Après l’élection de Trump, la rédactrice en cheffe du quotidien britannique The Guardian, Katharine Viner, pose ainsi les enjeux : « Nous maintiendrons la distinction importante entre faits et opinions. Nous chercherons à analyser et à expliquer. Nous rassemblerons les fils conducteurs qui rendent cette élection si importante pour la planète. Nous demanderons des comptes avec énergie et force à Trump et à ses collaborateurs. Et, aussi difficile que cela puisse paraître cette semaine, nous essaierons de comprendre la vie et les réalités économiques de celles et ceux qui, nombreux, ont voté pour [Trump], sans jamais trouver d’excuses pour le racisme et la misogynie déclenchés par les élections. »

À l’image du Guardian, Mediapart a décidé de faire de la diversité de son équipe une priorité : nous avons encore du chemin à parcourir, mais nous sommes convaincu·es qu’améliorer notre accessibilité suppose que nous reflétions la société dans toutes ses composantes. Recruter des profils variés est une nécessité, chacun·e apportant des expériences, des préoccupations et des sources complémentaires les unes des autres.

La bataille du droit de savoir, enfin, ne pourra pas être gagnée sans une prise de conscience collective du secteur des médias. Lutter contre la concentration des journaux dans les mains de quelques milliardaires soucieux de défendre leurs intérêts, réguler les réseaux sociaux utilisés comme des armes de déstabilisation et empêcher les Gafam d’appauvrir la presse en pillant ses informations : tels sont quelques-uns des enjeux à relever.

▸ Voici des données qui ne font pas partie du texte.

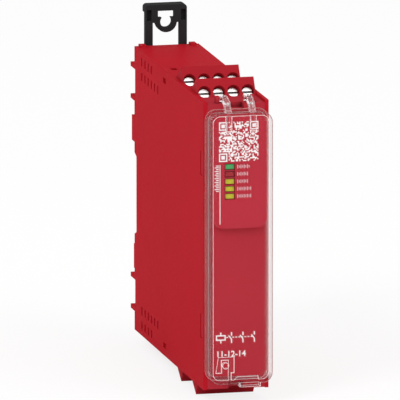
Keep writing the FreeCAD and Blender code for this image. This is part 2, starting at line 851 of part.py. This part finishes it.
parts["housing"] = make_housing()
parts["front_cap"] = make_cap()
parts["label_plate"] = make_plate()
parts["clear_cover"] = make_cover()
parts["rail_clip"] = make_clip()
for level in ("top", "bottom"):
    for row in crest_depths:
        add_terminals(level, row)
add_boards()
add_lights()

os.makedirs("parts", exist_ok=True)
for name, shape in parts.items():
    shape.exportStep(os.path.join("parts", name + ".step"))
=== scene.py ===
import json
import math

import bmesh
import bpy
from mathutils import Matrix, Vector


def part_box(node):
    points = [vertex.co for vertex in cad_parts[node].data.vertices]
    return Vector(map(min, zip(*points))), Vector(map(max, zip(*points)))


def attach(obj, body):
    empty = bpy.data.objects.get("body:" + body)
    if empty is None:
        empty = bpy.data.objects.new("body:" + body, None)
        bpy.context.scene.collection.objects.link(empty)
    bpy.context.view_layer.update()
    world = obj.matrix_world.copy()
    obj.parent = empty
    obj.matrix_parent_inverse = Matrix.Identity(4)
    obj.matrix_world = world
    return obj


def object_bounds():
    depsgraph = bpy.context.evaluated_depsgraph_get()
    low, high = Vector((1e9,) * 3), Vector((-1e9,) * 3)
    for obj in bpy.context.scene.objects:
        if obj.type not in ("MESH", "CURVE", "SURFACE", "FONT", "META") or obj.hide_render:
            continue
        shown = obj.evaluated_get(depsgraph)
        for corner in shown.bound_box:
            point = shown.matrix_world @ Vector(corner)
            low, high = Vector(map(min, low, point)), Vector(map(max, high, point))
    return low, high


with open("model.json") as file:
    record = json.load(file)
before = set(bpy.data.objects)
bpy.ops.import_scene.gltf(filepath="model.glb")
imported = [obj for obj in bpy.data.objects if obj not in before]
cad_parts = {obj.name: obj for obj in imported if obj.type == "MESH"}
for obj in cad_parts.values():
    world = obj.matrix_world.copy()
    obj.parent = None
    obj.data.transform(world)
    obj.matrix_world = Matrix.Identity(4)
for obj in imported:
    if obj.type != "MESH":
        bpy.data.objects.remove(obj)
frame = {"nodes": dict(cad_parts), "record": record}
cad_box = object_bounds()
nodes = frame["nodes"]
MM = 0.001
plate_low, plate_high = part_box("label_plate")
cap_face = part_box("front_cap")[0].y
cover_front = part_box("clear_cover")[0].y
COVER_FACE = (cover_front + 1.22 * MM, cover_front + 1.3 * MM)    # just behind the front wall

# ---- colours, as seen on the object, and how they are finished ----------------------------

RED_SIDE = (186, 29, 41)
RED_TERMINAL = (174, 38, 48)
RED_CAP = (178, 49, 60)
RED_LABEL = (184, 52, 65)
# PRINT_WHITE also colours the painted highlight lines on the clear cover's edges
PRINT_WHITE = (250, 244, 244)
PRINT_FAINT = (226, 190, 192)
# CLIP_BLACK also colours the painted shade along the clear cover's edges
CLIP_BLACK = (44, 44, 45)
SCREW_SILVER = (252, 252, 250)
CAGE_STEEL = (170, 172, 172)
BRASS = (196, 168, 104)
BOARD_GREEN = (28, 88, 46)
BOARD_DARK = (24, 78, 42)
TRACK_GREEN = (58, 128, 70)
RELAY_CREAM = (222, 212, 178)
CAN_SLEEVE = (36, 40, 62)
CORE_YELLOW = (214, 190, 82)
MOULDING_BLACK = (28, 28, 29)
FUSE_IVORY = (216, 206, 186)
VARISTOR_BLUE = (34, 66, 132)
LED_WHITE = (232, 232, 220)
PIPE_GREEN = (66, 148, 82)
PIPE_RED = (160, 12, 26)
PIPE_YELLOW = (186, 176, 26)
FLOOR_WHITE = (254, 254, 254)
PLAIN_WHITE = (1, 1, 1, 1)     # linear


def linear(colour):
    """An 8-bit display colour as the linear values that a shader takes."""
    values = []
    for part in colour:
        share = part / 255
        values.append(share / 12.92 if share <= 0.04045 else ((share + 0.055) / 1.055) ** 2.4)
    return (*values, 1.0)


# ---- shader building blocks ---------------------------------------------------------------

def new_material(name):
    material = bpy.data.materials.new(name)
    material.use_nodes = True
    tree = material.node_tree
    tree.nodes.clear()
    output = tree.nodes.new("ShaderNodeOutputMaterial")
    return material, tree, output


def add(tree, kind, settings=None, **inputs):
    """A node with its properties and the constant values of its sockets."""
    node = tree.nodes.new("ShaderNode" + kind)
    for key, value in (settings or {}).items():
        setattr(node, key, value)
    for key, value in inputs.items():
        node.inputs[key.replace("_", " ")].default_value = value
    return node


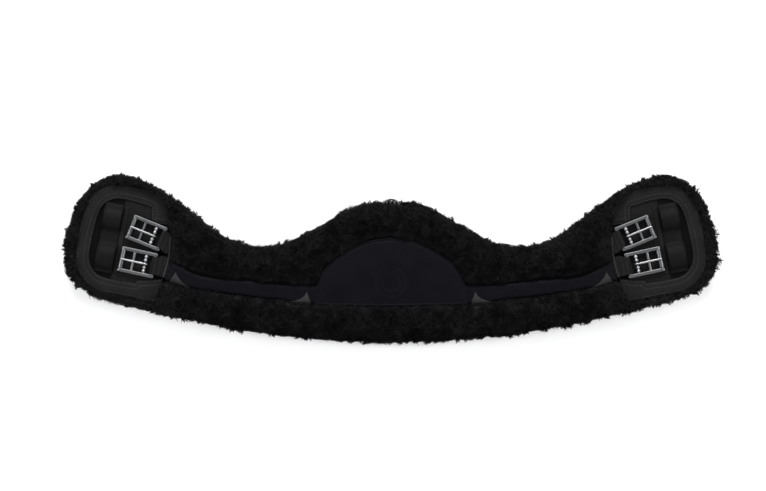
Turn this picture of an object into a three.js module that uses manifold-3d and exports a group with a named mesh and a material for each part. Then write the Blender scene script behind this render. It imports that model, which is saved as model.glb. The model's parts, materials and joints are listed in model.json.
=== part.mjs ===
// Anatomic short girth for a saddle: a crescent of lambskin with a padded leather middle,
// two elastic straps at each end and a roller buckle on every strap.
// Millimetres. +X runs along the girth, +Y towards the horse's elbows, +Z out of the outer face.
// The horse side lies on z = 0 and the crescent is mirrored about X = 0.
import * as THREE from "three";
import { mergeVertices } from "three/addons/utils/BufferGeometryUtils.js";
import Module from "manifold-3d";

// ---- Driving dimensions ----
const GAP = 0.3; // between pieces that touch
const HALF_LENGTH = 450;
const HALF_WIDTH = 116;
const PAD_THICKNESS = 15; // lambskin on the horse side
const FOAM_THICKNESS = 3.7;
const WOOL_TOP = 37; // top of the lambskin rolled on to the outer face
const END_WOOL_TOP = 30; // top of the narrow roll round the end plates
const WEB_THICKNESS = 1.7;
const STRIP_THICKNESS = 9;
const PANEL_THICKNESS = 2.5;
const PLATE_THICKNESS = 2.5;
const BORDER_THICKNESS = 2.2;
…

Ils sont immenses, mais nous ne pouvons pas nous permettre de baisser les bras : c’est dans l’adversité que l’utilité politique et sociale des journalistes prend tout son sens. C’est dans des périodes comme celle que nous traversons, de guerres, de crise du capitalisme et de déclin des démocraties, que nous mesurons l’importance de notre fonction de contre-pouvoir. Nous sommes plus que jamais requis pour informer honnêtement nos lectrices et nos lecteurs. Nous savons comment le faire, au service des citoyennes et des citoyens : ils peuvent compter sur nous, comme nous comptons sur eux.